2023•03•20 Bonn, Germany
Alvaro works as a Senior Project Associate at the Munich Climate Insurance Initiative (MCII) hosted by UNU-EHS. In his work with MCII, he focuses on enhancing and increasing access to risk analytics tools for the most vulnerable in developing countries, through the Economics of Climate Adaptation (ECA) framework, for example. The framework’s main objectives are to support decision makers in building their adaptation strategies and to develop an investment portfolio with climate change adaptation measures that include risk transfer through insurance. Alvaro will attend the NAP Expo that takes place in Santiago, Chile in late March. He explained that in 2023, the expectations for the adaptation community are high, and achievements that support, guide, and accelerate adaptation are expected to be delivered by COP28 in Dubai.

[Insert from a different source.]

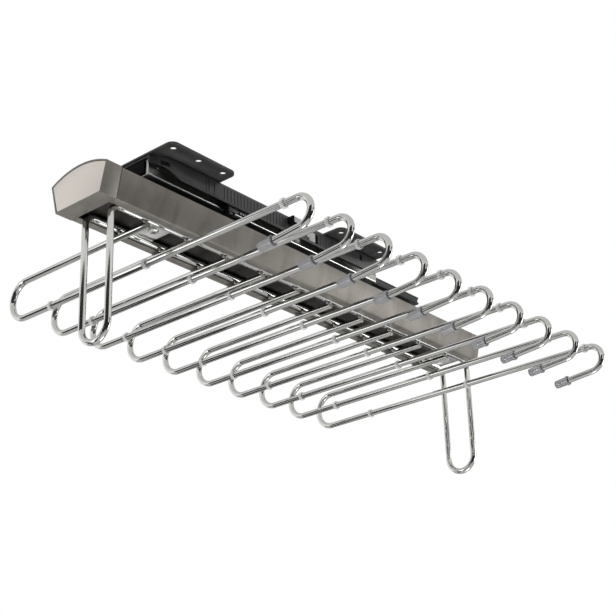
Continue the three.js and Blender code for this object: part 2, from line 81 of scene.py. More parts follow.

In 2010, at COP16 in Cancún, Mexico, the National Adaptation Plan (NAP) process began with what is now known as the Cancun Adaptation Framework (CAF). It enables all countries, but especially developing and least developed ones, to formulate and implement medium to long-term strategies that reflect their adaptation needs, existing adaptation strategies and the issues hindering their progress. Now, thirteen years later, only 15 per cent of countries that were asked to develop National Adaptation Plans have been actually able to submit their plans. To provide guidance and support to the Least Developed Countries (LDCs) in the formulation and implementation of NAPs, the United Nations Framework Convention on Climate Change (UNFCCC) organizes an annual NAP Expo that serves as a forum where different countries, organizations and other relevant actors can interact and exchange related experiences.
A component that could boost NAP formulation is proper risk assessment. At national as well as local levels, technical tools to measure and assess risks from different perspectives are missing. We observed that such tools exist, but that they are difficult to access due to insufficient local technical capacities, as well as limited data and infrastructure needed for reliable results that inform decision-making. Within the ECA project, we bridge this access gap and offer a unique approach towards the identification of cost-effective climate change adaptation measures that countries can include in their National Adaptation Plans. The NAP Expo provides an opportunity to present our work, while we can simultaneously learn what others are working on.
Adaptation involves the measures that we take against the impacts of climate change to protect our communities and livelihoods. Adaptation is not only risk management, but risk management is a key element of adaptation. There is a difference between disasters that take place all of a sudden and unexpectedly, such as a tropical storm, and disasters that take longer to build up, such as a drought or sea level rise. Communities need to adapt to both types of disasters, and risk management is important for adapting to both sudden and slow-onset events. Decision makers need to understand what risks are present today and how they will evolve over time. This way they can develop adaptation strategies that include long-term measures, which can be helpful in situations of limited financial or overall resources. To effectively decide how resources should be prioritized and allocated, decision makers need as much information as possible regarding what the biggest risks are. When we do risk assessments there are three main factors to focus on: the probability of an event taking place, the likelihood that the event will impact us, and how bad these impacts can be (vulnerability).
Within ECA, we use an open-source tool to support those countries that still need to develop their National Adaptation Plan with their risk assessments. It has been tested in many contexts and for many hazards in the last ten years, and we are currently expanding its scope to incorporate impacts that are not usually studied, like how disasters affect education, health services, and mobility. It also includes cost-efficiency analyses of adaptation measures to determine the benefits of certain measures over others. Unique within the landscape of solutions that are out there is the bottom-up approach in the framework, because it includes many stakeholders, such as individuals from the private sector, community leaders, local risk management experts, government officials, et cetera. This approach teaches us how various groups respond to risk differently and who therefore need different solutions. It is necessary to work in a more collaborative way that makes the implementation of adaptation measures available to everyone. In a year where so much is expected from the adaptation community, we need to make sure that the most vulnerable have access to the tools they need to make the progress they urgently need.